Introducing MongoMallard: A fast ORM based on MongoEngine
Introducing MongoMallard: A fast ORM based on MongoEngine
Here is how we minimized the response time of our application by rewriting parts of MongoEngine, the MongoDB ORM we were using. Since the new ORM is not fully backwards-compatible with MongoEngine, we are calling it MongoMallard. You can fork it here:
https://github.com/closeio/mongomallard
This post explains how we identified that MongoEngine was slowing down our application significantly and shows some technical details on the implementation of MongoMallard.
Identifying the issue
We started by profiling our API requests to see where slowdowns occured. A helpful tool was the flask-debugtoolbar which gives you a toolbar similar to the Django debug toolbar showing you profiling information and logging information. We extended the debug toolbar in our fork to allow for more customizations. Combined with flask-mongoengine we also got query profiling for MongoDB. The toolbar was set up so that only admins could see it.

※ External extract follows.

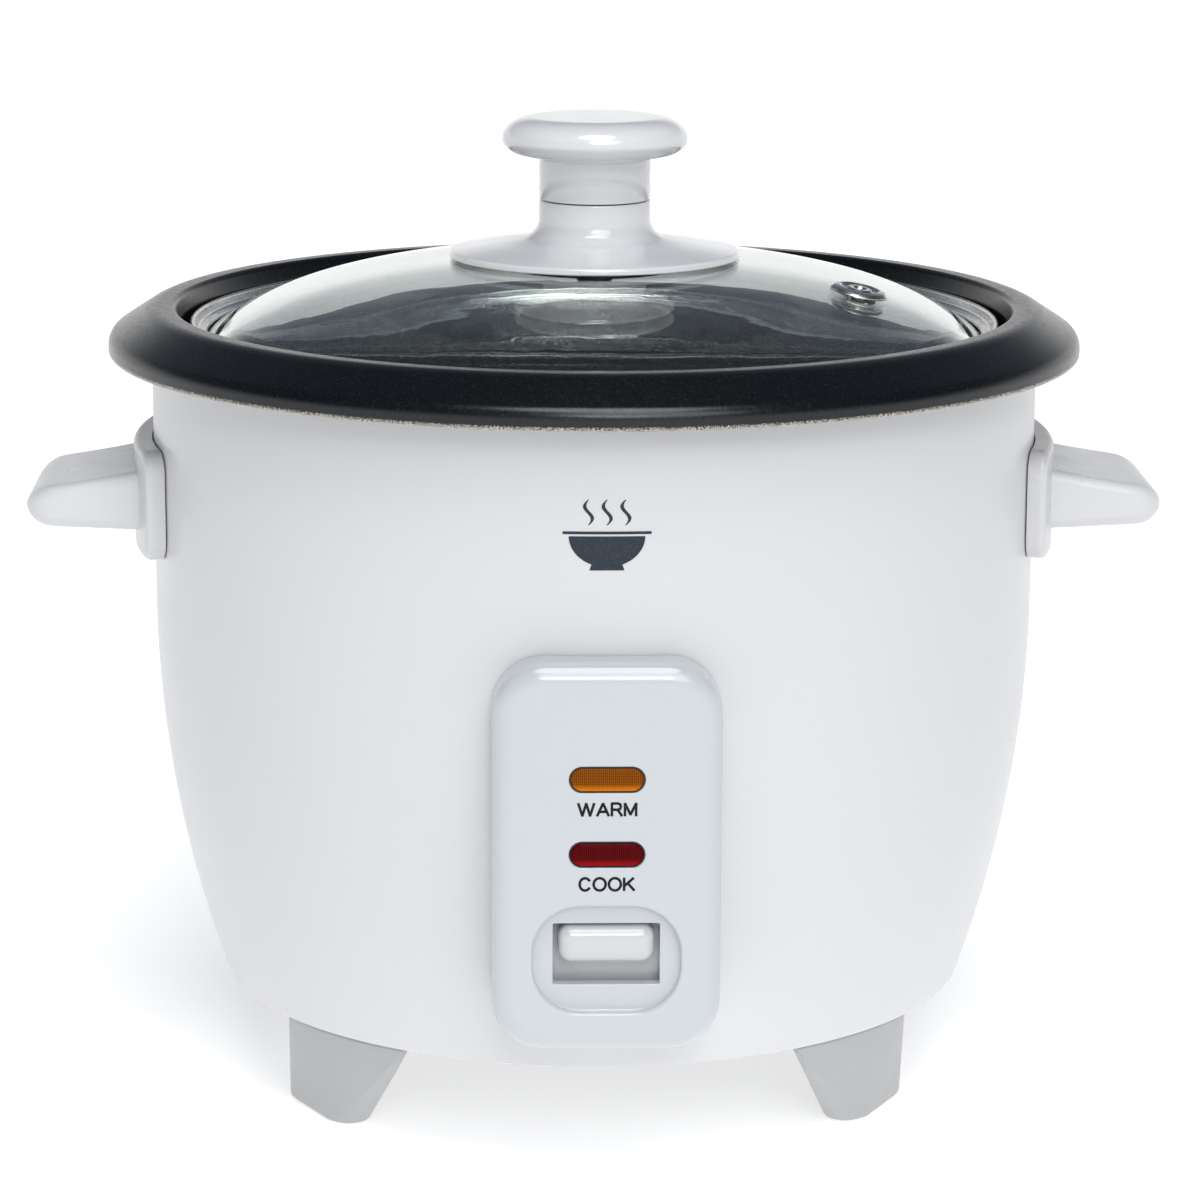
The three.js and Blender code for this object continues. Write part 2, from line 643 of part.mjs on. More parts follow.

When looking at the profiling view, we noticed many calls to the file system which were slow. However, nowhere in our code did we perform heavy file system operations. It turned out that a lot of time was spent preparing the toolbar itself, specifically generating tracebacks for the MongoDB panel.
We noticed that this also affected regular requests from non-admins where the toolbar wasn't shown. We fixed this problem by patching flask-mongoengine's operations tracker and by also making sure we uninstalled the tracker when it wasn't needed.
Below you can see the full toolbar subclass which also checks for admin permissions:
class ProtectedDebugToolbarExtension(DebugToolbarExtension):
debug_toolbar_class = CustomDebugToolbar
def __init__(self, app):
super(ProtectedDebugToolbarExtension, self).__init__(app)
self._needs_uninstall_tracker = MongoDebugPanel in DebugToolbar.panel_classes
def teardown_request(self, exc):
if self._needs_uninstall_tracker and request._get_current_object() in self.debug_toolbars:
from flask_mongoengine.operation_tracker import uninstall_tracker
uninstall_tracker()
super(ProtectedDebugToolbarExtension, self).teardown_request(exc)
def _show_toolbar(self):
from flask.ext.login import current_user
if self.app.debug or 'admin' in getattr(current_user, 'roles', []):
# check mimetype so we don't waste resources on non-html requests
if super(ProtectedDebugToolbarExtension, self)._show_toolbar() and \
request.accept_mimetypes.best_match(['text/html', 'application/json']) == 'text/html':
return True
elif '_debug' in request.args:
return True
return FalseIf you want to use the toolbar, you can simply install it with the following
line, where app is the Flask application object:
ProtectedDebugToolbarExtension(app)Here is our debug toolbar configuration:
DEBUG_TB_PANELS = [
'flask.ext.mongoengine.panels.MongoDebugPanel',
'flask_debugtoolbar.panels.profiler.ProfilerDebugPanel',
]
DEBUG_TB_INTERCEPT_REDIRECTS = False
DEBUG_TB_EXCLUDE_PATH_PATTERN = '^((?!\/api\/).)*$'
DEBUG_TB_ENABLED = True
DEBUG_TB_PROFILER_ENABLED = TrueAfter making sure all MongoDB queries were optimized (by adding indexes or combining multiple queries on the same collection into one query), we discovered that a lot of time was spent in MongoEngine. Why?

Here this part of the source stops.